The ilvA/relE^RBS3 entanglement alters the allowable landscape of mutations and maintains the function of both genes. (A) Schematic of the types of mutations present in colonies isolated from each lineage of the long-term evolutionary stability assay grown either with or without isoleucine. A single colony was isolated from each lineage under permissive conditions after the final passage. Mutations were identified by sequencing the entire vector and the P_cymR-relB chromosomal region. Sequencing results from each isolate are listed in order of increasing final escape ratio seen in Figure 4A (isolates 1–10). The isolated vectors were transformed into a clean genetic background (ΔilvAΔtdcB P_cymR-relB) and were grown in (B) minimal medium without isoleucine and with addition of rhamnose and cumate to probe ilvA function or in (C) minimal medium with isoleucine and rhamnose and without cumate to test relE toxicity.

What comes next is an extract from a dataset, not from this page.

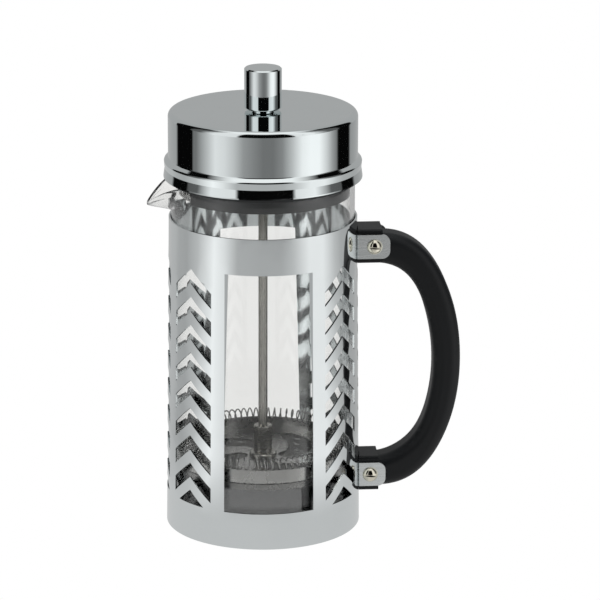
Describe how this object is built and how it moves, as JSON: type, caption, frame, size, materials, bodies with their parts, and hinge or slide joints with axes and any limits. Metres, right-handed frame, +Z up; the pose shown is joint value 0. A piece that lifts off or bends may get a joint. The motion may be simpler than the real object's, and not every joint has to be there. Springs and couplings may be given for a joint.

For comparison with these clean background (CB) strains, the original parent strain (ilvA/relE^RBS3) and a strain in which the regulators rhaR and rhaS are deleted from the vector (ΔrhaR/rhaS) are included. Growth is reported as OD₆₀₀ after 15 h. Data are shown as the mean ± SD of three independent replicates.

Figure 6.

Sequence entanglement allows for circuit optimization through adaptive evolution. (A) Competition assay in which the parent strain ilvA/relE^RBS3 was grown in a 1:1 co-culture with clean background strains harboring vectors isolated from the listed lineages (CB 2–4). Strains were differentially marked with chromosomally integrated antibiotic cassettes, tetracycline and gentamicin. The competitive index was calculated as the CFU ratio of mutant/parent after growth for 48 h divided by the CFU ratio of the mutant/parent in the initial inoculum. (B) Assay of promoter activity for vectors isolated from lineages 1–7 of the long-term evolutionary stability assay. The gfp gene was cloned downstream of the promoter of each vector, replacing ilvA/relE, and strains were grown in minimal medium overnight with rhamnose. RFU is reported relative to OD₆₀₀. (C) Independent lineages of CB 2—a clean genetic background (ΔilvAΔtdcB P_cymR-relB) strain harboring the ilvA/relE^RBS3 vector isolated from the original lineage 2 in Figure 4B—were grown in minimal medium with rhamnose (to induce ilvA/relE^RBS3) and cumate (to induce antitoxin) in the presence (purple) or absence (green) of isoleucine. Every 5 days (∼33 generations) the cultures were diluted 1:1000 in fresh medium and plated for CFU under toxin-permissive and non-permissive conditions, and an escape ratio was calculated. Each condition is represented by 10 independent lineages which started from single colonies grown on permissive medium. Data for (A) and (B) are shown as the mean ± SD of 3–4 independent replicates. Asterisk(s) directly above data denote comparisons with the parent condition. Comparisons were made by one-way ANOVA with Dunnet's (A) or Tukey's (B) post-hoc test. ***P < 0.001, **P < 0.01, *P < 0.05.